_Provided data:_
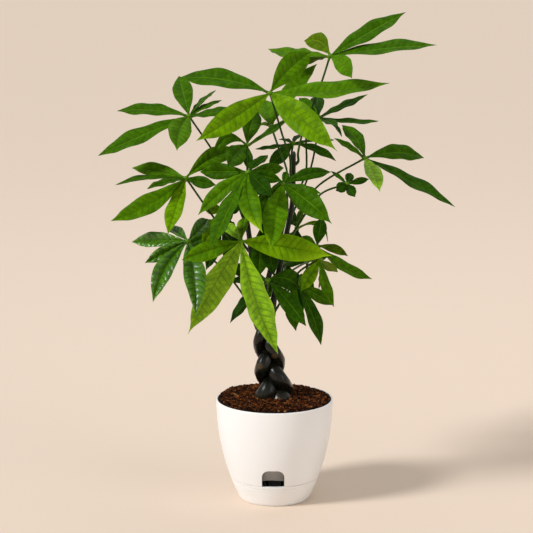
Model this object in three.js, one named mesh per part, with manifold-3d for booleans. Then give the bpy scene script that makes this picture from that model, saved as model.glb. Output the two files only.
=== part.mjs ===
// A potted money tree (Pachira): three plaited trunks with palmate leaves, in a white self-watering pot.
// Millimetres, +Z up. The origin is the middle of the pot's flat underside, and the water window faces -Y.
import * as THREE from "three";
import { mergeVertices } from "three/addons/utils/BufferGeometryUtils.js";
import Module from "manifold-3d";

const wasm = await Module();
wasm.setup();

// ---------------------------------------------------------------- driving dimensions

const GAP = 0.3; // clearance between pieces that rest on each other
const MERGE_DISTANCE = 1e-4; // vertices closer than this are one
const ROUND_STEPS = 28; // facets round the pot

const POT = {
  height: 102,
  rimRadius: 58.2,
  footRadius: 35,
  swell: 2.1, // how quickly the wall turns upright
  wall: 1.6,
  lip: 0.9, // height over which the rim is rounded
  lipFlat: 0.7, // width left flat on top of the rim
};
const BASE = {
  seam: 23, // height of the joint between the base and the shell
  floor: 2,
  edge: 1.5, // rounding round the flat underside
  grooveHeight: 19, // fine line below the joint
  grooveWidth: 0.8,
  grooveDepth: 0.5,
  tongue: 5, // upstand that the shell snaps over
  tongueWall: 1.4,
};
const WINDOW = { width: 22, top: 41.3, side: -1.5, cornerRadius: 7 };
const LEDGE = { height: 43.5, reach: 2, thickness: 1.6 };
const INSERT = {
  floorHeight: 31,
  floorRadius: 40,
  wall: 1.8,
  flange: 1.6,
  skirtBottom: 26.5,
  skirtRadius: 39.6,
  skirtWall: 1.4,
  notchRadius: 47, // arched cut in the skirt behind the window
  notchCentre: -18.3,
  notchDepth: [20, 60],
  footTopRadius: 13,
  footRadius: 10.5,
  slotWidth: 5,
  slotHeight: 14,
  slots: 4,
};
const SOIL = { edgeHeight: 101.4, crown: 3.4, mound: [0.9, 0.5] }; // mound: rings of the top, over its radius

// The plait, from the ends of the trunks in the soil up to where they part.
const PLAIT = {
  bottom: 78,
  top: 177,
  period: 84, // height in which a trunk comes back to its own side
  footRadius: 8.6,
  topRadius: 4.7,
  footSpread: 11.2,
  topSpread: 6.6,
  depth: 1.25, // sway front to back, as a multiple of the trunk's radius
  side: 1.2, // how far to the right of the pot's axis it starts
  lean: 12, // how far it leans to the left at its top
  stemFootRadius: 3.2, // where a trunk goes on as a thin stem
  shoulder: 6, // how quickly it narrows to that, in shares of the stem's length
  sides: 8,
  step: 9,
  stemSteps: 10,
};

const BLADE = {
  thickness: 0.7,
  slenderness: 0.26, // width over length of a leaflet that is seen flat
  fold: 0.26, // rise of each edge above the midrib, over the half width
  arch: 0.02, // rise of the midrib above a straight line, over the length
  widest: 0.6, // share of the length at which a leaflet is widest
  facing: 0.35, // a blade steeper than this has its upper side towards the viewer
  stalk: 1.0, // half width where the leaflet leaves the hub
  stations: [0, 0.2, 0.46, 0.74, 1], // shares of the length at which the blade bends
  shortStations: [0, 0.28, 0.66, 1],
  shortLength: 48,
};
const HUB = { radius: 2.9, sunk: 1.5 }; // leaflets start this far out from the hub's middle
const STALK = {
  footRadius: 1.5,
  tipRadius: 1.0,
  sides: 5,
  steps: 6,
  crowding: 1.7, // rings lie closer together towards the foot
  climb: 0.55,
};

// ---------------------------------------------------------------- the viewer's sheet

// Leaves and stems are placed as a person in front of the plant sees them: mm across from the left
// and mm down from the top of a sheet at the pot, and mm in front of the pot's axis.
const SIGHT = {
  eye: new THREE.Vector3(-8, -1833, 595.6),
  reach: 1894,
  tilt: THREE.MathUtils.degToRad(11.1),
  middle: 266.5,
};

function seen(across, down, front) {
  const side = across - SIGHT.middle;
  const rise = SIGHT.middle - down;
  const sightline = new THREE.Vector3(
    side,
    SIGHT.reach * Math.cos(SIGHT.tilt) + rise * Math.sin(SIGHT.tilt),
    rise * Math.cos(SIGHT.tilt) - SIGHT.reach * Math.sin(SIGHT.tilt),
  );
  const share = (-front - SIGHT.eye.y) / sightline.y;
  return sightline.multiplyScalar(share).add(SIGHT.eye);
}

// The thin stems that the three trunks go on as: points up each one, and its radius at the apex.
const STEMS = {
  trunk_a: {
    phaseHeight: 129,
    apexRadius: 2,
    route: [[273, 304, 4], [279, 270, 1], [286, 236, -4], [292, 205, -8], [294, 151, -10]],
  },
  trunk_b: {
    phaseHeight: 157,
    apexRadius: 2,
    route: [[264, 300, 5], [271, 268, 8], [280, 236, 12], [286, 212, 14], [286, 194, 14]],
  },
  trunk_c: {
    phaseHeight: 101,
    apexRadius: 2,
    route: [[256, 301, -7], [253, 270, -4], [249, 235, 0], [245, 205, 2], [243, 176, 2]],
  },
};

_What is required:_
From the first line of the data above to the line holding "const ROUND_STEPS = 28;", reproduce each line exactly; emit no other lines.

_Output below:_
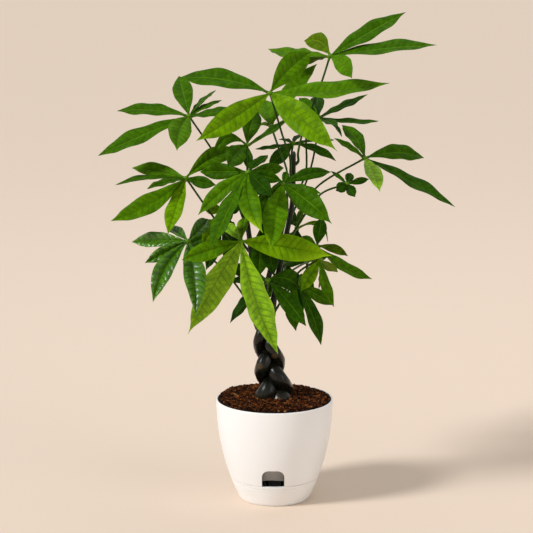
Model this object in three.js, one named mesh per part, with manifold-3d for booleans. Then give the bpy scene script that makes this picture from that model, saved as model.glb. Output the two files only.
=== part.mjs ===
// A potted money tree (Pachira): three plaited trunks with palmate leaves, in a white self-watering pot.
// Millimetres, +Z up. The origin is the middle of the pot's flat underside, and the water window faces -Y.
import * as THREE from "three";
import { mergeVertices } from "three/addons/utils/BufferGeometryUtils.js";
import Module from "manifold-3d";

const wasm = await Module();
wasm.setup();

// ---------------------------------------------------------------- driving dimensions

const GAP = 0.3; // clearance between pieces that rest on each other
const MERGE_DISTANCE = 1e-4; // vertices closer than this are one
const ROUND_STEPS = 28; // facets round the pot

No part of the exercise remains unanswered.